Сына задели слова отца, тем более что многие профессиональные драматурги предлагали ему переделать его роман в пьесу. «А почему бы мне не взяться за это самому?» – подумал он. И скрылся на восемь дней в своем маленьком домике в Нейи. Так как у него не было времени выйти купить бумаги, он писал на любых клочках, какие только попадались ему под руку. Закончив пьесу, он тут же помчался к отцу. Тот, по-прежнему убежденный в нелепости этой затеи, из родительских чувств все же согласился прослушать пьесу. После первого акта он сказал: «Очень хорошо!» После второго Александру Второму пришлось отлучиться по неотложному делу. Вернувшись, он застал Александра Первого, только что закончившего чтение пьесы, в слезах.
«Мой дорогой мальчик, – сказал он, обнимая сына, – я ошибался. Твоя пьеса принята Историческим театром».
Но дни Исторического театра были уже сочтены. Франция стояла на пороге драм куда более реальных, чем те, которые создавали Дюма-Маке. Господствующая монархия катилась к гибели. Господствующая литературная школа дряхлела. В феврале 1847 года скончался Фредерик Сулье, автор первой «Христины». Парижане толпами стекались на его похороны: он был очень популярен, его «Хуторок Женэ» имел шумный успех. Массы, бурлившие в предвкушении грядущей революции, хранили верность тем, кто говорил им о надежде и милосердии: Ламартину, Гюго, Мишле, Дюма, Санд, Сулье. На кладбище Виктор Гюго произнес речь. В ту самую минуту, когда отзвучал последний залп над открытой могилой, в толпе раздались крики: «Александр Дюма!
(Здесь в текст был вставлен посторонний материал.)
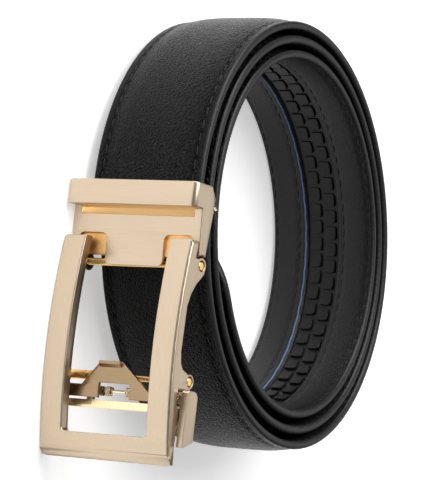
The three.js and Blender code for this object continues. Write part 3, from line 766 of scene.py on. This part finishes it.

Александр Дюма!»
Дюма вышел вперед, хотел заговорить, но слезы душили его. Впрочем, и сами по себе они были достаточно красноречивы. «Седой гривой он походил на старого барана, огромным брюхом – на быка», – записал Рокплан. Фредерик Сулье был одним из его первых друзей-литераторов. Это он, призвав на помощь пятьдесят столяров со своей фабрики, спас «Христину» от свистков партера. Ветеран романтической школы, он умер молодым и разочарованным. «Париж, – писал он, – это бочка Данаид: вы кидаете туда иллюзии юности, замыслы зрелых лет, раскаяние старости – он поглощает все и ничего не дает взамен». Дюма-сын, сопровождавший отца, услышал в толпе такой разговор:
– Ну и народу собралось!
– На похоронах Беранже будет еще больше. Придется пускать специальные поезда.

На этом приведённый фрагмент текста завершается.